Pourtant, il ne faudrait pas conclure de cette critique qu’il suffit de renverser le schéma mécaniste, ni qu’il faut lui substituer une pseudo-dialectique ou tout détermine tout dans la confusion la plus totale.

En effet, il existe bien au sein des rapports sociaux plusieurs niveaux qui se distinguent par leur position, leur influence au sein de l’ensemble. Certains commandent de multiples mécanismes, génèrent les principales lois, assurent les grandes régulations et sont souvent peu sensibles aux « effets en retour ». D’autres niveaux ne sont que des produits de déterminations multiples, dont ils sont la condensation ; ils sont souvent plus éphémères, puisque amenés à disparaître avec un seul de leurs facteurs générateurs. Faute de reconnaître cette différence entre une infra et une super-structure, on ne peut que tomber dans l’indéterminisme. La représentation topologique n’est donc pas fausse, à la condition de ne pas être amalgamée avec d’autres schémas idéologiques qui ne peuvent qu’exceptionnellement coïncider avec elle.
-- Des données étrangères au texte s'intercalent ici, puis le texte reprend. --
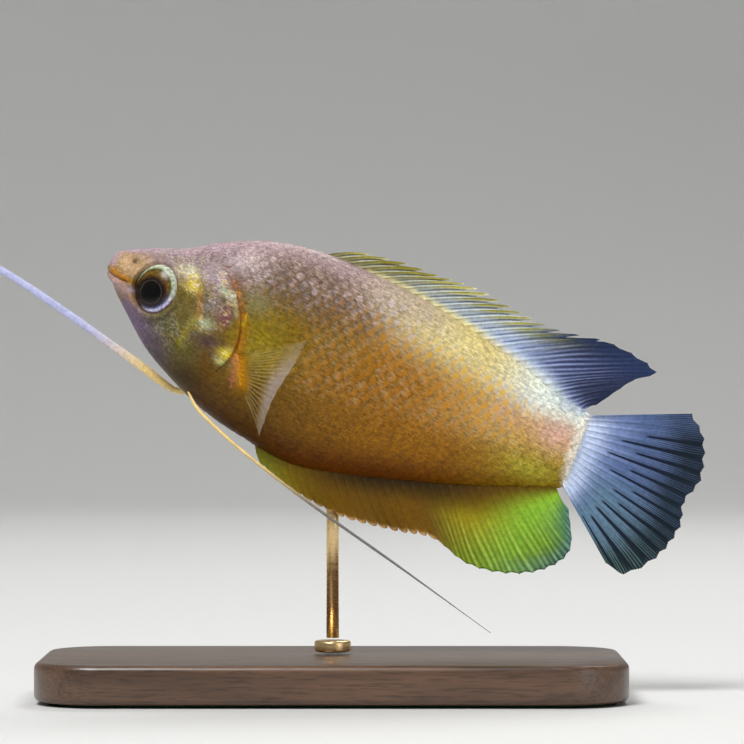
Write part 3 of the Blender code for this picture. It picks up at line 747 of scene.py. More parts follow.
def mesh_piece(name, points, faces, tones, numbers=None, crisp=False):
    """A smooth mesh object from world points and faces, with colours and numbers kept on its points.

    A crisp one keeps its sharp edges."""
    mesh = bpy.data.meshes.new(name)
    mesh.from_pydata(points.reshape(-1, 3).tolist(), [], faces)
    face_outward(mesh)
    for label, values in tones.items():
        layer = mesh.color_attributes.new(label, "FLOAT_COLOR", "POINT")
        flat = np.concatenate((values.reshape(-1, 3), np.ones((values.size // 3, 1))), 1)
        layer.data.foreach_set("color", np.clip(flat, 0.0, 1.0).astype(np.float32).ravel())
    keep_numbers(mesh, numbers or {})
    mesh.shade_smooth()
    if crisp:
        mesh.set_sharp_from_angle(angle=CRISP_ANGLE)
    made = bpy.data.objects.new(name, mesh)
    bpy.context.scene.collection.objects.link(made)
    return made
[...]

Une problématique correcte doit donc éviter de séparer les formes de manifestation du pouvoir des schémas de représentation dans lesquels elles s’insèrent. Cette règle reste trop générale pour qu’on puisse envisager son application particulière sans transformation profonde d’une étude dont la finalité n’est pas principalement méthodologique. Aussi ne trouvera-t-on pas dans ce qui suit une chaîne déductive rigoureuse, reliant les déterminations les plus abstraites aux « faits concrets », mais seulement une mise en perspective. Pour réaliser cet éclairage particulier, la place des phénomènes idéologiques est étudiée de façon moins abstraite dans le cadre du mode de production asiatique.

Notes
187.

Le problème est présenté ici sous le seul aspect, non décisif en science sociales, de la prise de conscience. Mais la disparition de l’illusion suppose bien autre chose : un groupe social capable de faire prévaloir la connaissance nouvelle.